8) “How are you feeling about us?”
The reason it freaks you out: This question feels like a test that you didn’t study for. What she’s really saying is, “I have something I want to talk about.”
The best response: “What’s on your mind?” The kicker with this question is, it would catch her off-guard if you asked it, says Cole. Most people don’t have this answer ready unless they’ve been thinking about it, so skip ahead and open the floor for her to air any concerns. Ask her how she’s feeling, but say it genuinely so she doesn’t feel like you’re avoiding expressing your feelings, says Cole.
9) “Do you think we should trade in the car for a new one?”
The reason it freaks you out: Guys have a hard time accepting influence from women, says Cole. It’s not that they think their wife’s opinion is less informed; they just instinctively feel if there was a problem, they would’ve noticed.
The best way to respond: “Why do you say that?” It’s easy to brush aside topics you don’t think need attention, but over time, she’ll feel undervalued, he says.
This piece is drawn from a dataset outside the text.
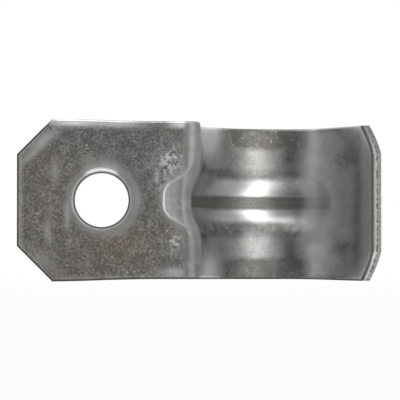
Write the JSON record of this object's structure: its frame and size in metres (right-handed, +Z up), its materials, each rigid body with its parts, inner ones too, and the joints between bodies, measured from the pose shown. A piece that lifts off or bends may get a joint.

The three smartest words men can say in a relationship: “That makes sense.” You don’t have to tell her she’s right, but making her feel heard will save you many fights down the road, he advises.
10) “Would you be mad if I went out with my girlfriends on Friday?”
The reason it freaks you out: She might be delivering a veiled accusation that you wouldn’t be okay with what she has now made to sound like a perfectly reasonable request, says Cole.
The best response: “Of course not, but it’d be easier to agree if you asked in a more positive way.” Your choices with this question are to let it slide—which encourages her to phrase things this way in the future—or to fix the problem and suffer a little tuft. And the fight is worth it: Learning how to ask for what we need has to be in our set of communication skills, says Cole. She thinks she’s easing into the question by phrasing it this way, but she’s actually making the assumption you’re going to be unreasonable, and that’s not productive for either of you, he adds.